In Chapter 4, Chávez constructs his theoretical discourse on place through accounts of racialized ethnonationalism. He sees place as porous and shimmering, a meeting of meaning, economic relations, and shared experiences, both physical and metaphysical. Chapter 5 continues his theoretical discussion of place, bringing in the body as the primary somatic medium of being in place. He emphasizes the construction of connection and dignity by linguistically analyzing the saludado, the improvised greeting and a moment of ordinary interpersonal talk, by the troubadour. Anyone in the audience can request a saludado for a loved one, in turn giving form to the troubadour’s compositional effort. The improvised moment compresses time and space momentarily and reignites the space with intimacy. Saludados, Chávez writes, “may be understood as embodied acts of self-valorization expressed by people who are subject to genocidal policies designed to kill them as they cross the border and to exploit them once they make it across” (271). They create a moment in space and time that cannot be contained by the border. “It is a necessary aural poetic affirmation of social structure” (276), one that poetically narrows the distance that is felt with the body.

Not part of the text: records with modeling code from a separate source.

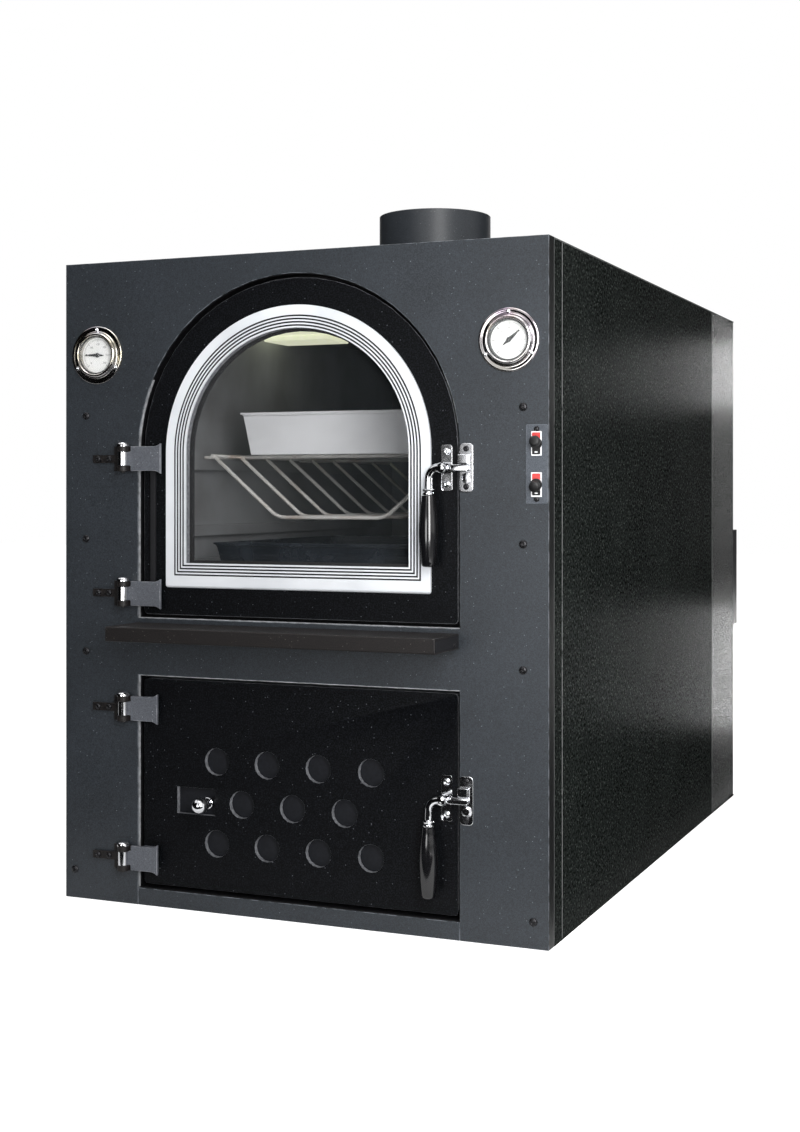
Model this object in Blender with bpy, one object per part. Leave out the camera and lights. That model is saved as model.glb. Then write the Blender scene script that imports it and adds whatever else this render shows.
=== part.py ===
"""Wood-fired oven: a sheet-steel cabinet with an arched glass oven door over a firebox door.

Metres, +Z up. The origin is the middle of the cabinet's footprint on the floor; the front faces -Y.
"""
import math

import bmesh
import bpy
from mathutils import Matrix, Vector

# Clearances shared by every joint and seat
FIT = 0.0003
OVERRUN = 0.010

# Casing
CASE_WIDTH = 0.800
CASE_HEIGHT = 1.000
CASE_DEPTH = 1.280
SHEET = 0.002
RETURN_DEPTH = 0.024
CREASE_SETBACK = 0.0615
CREASE_WIDTH = 0.003
CREASE_DEPTH = 0.0008
REAR_CORNER = 0.218
SIDE_GROOVE = 0.003
STRIP_LAP = 0.020
STRIP_STEP = 0.0015
STRIP_FLANGE = 0.0575
VENT_WIDTH = 0.090
VENT_HEIGHT = 0.008
VENT_PITCH = 0.022
VENT_ROWS = 5
VENT_INSET = 0.160
VENT_DROP = 0.140

# Openings in the front panel
JAMB = 0.133
HEADROOM = 0.033
UPPER_SILL_SHARE = 0.445
LOWER_HEAD_SHARE = 0.357
LOWER_SILL = 0.0265

# Doors
DOOR_GAP = 0.006
DOOR_RECESS = 0.009
DOOR_THICKNESS = 0.028
DOOR_CORNER = 0.006
GASKET_THICKNESS = 0.0080
GASKET_WIDTH = 0.012
GASKET_INSET = 0.006

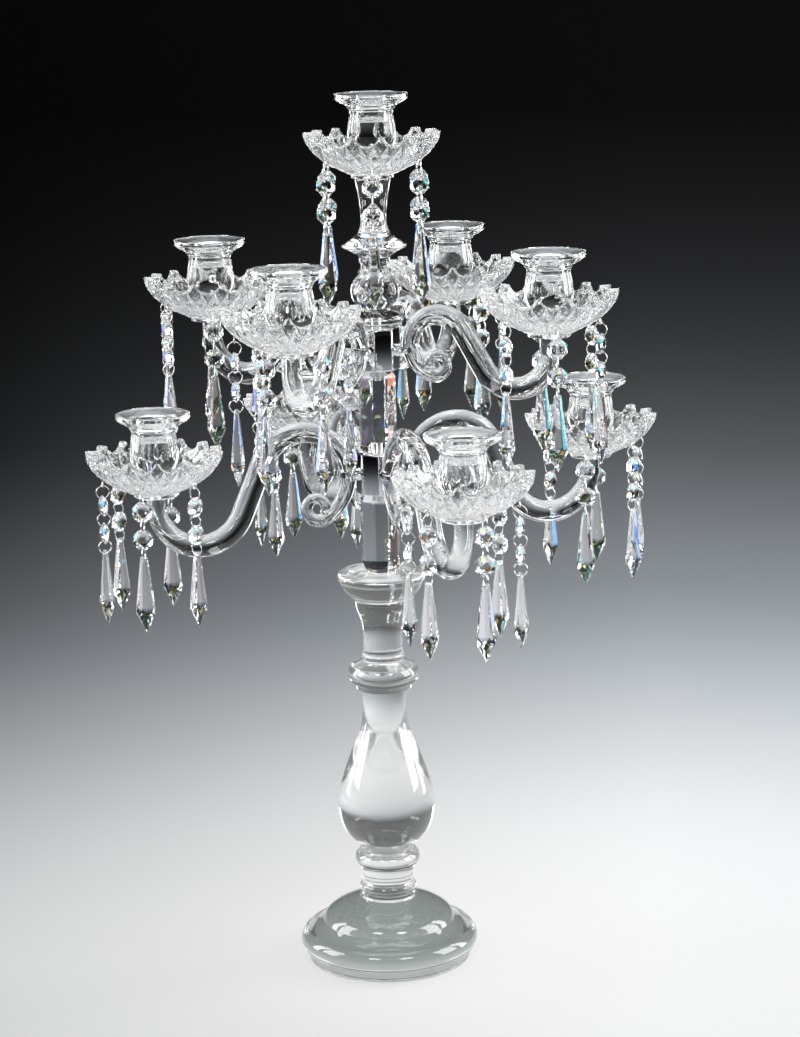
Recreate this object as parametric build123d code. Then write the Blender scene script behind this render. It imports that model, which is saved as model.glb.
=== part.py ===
from build123d import *
import os
from math import acos, atan2, cos, degrees, hypot, radians, sin

# Crystal candelabrum: one top light, four upper arms and four lower arms, each light
# with a scalloped drip bowl hung with chains of beads and drops.
# Millimetres, +Z up, origin on the axis at the underside of the foot, +X along an upper arm.

# ---- driving dimensions -------------------------------------------------------------

top_rim_z = 740.0            # rim of the top candle cup: the overall height
upper_rim_z = 616.3          # cup rims of the upper tier
lower_rim_z = 491.7          # cup rims of the lower tier
upper_reach = 154.1          # axis to the cups of the upper tier
lower_reach = 193.0          # axis to the cups of the lower tier
arms_per_tier = 4
upper_azimuth = 0.0          # first arm of each tier
lower_azimuth = 45.0

# Stack of one light, measured down from the rim of its cup
cup_foot = 59.7
washer_thick = 0.8
bowl_tips = 31.0
bowl_floor = 60.6
bowl_base = 68.4
seat_depth = 69.3            # top of the stem or arm end that carries the light

# Candle cup
candle_hole_r = 11.25        # takes a 22 mm candle
candle_hole_depth = 20.0
cup_rim_r = 30.3
cup_foot_r = 13.0
dish_depth = 3.3             # shallow dish inside the rim, down to the candle hole

# Drip bowl
bowl_r = 56.3
bowl_inner_r = 47.3          # the thick wall ends in broad flat-topped teeth
scallops = 14
scallop_depth = 7.8
scallop_r = 10.97
chain_r = 44.0               # chains hang on this radius of each bowl
chain_holes = 6
chain_hole_r = 0.9
bowl_bore_r = 3.08           # turns on the 3.0 mm stud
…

Sounds of Crossing is courageous and timely. Chávez writes from a critical anthropological perspective about a subject that is uncomfortable for many: the alienation of undocumented life and the grim reality of oppressive and racist political structures in the United States. As a son of Mexican migrants himself, Chávez paves the way for anthropologists who write about their own communities and engages in the larger project of decolonizing anthropology. As Chávez eloquently puts it, “These circulating forms of often disparaging, damaging, and, more specifically, prejudiced forms of knowledge retain a deep legacy that extends well beyond the academy, which we labor to disarticulate through our scholarship” (319). Sounds of Crossing will be of interest not only to scholars across disciplines and musical genres, as it relates aurality and aesthetics to political and social life, but also to non-academic lovers of music. This is a book of humanity, and a book of stories.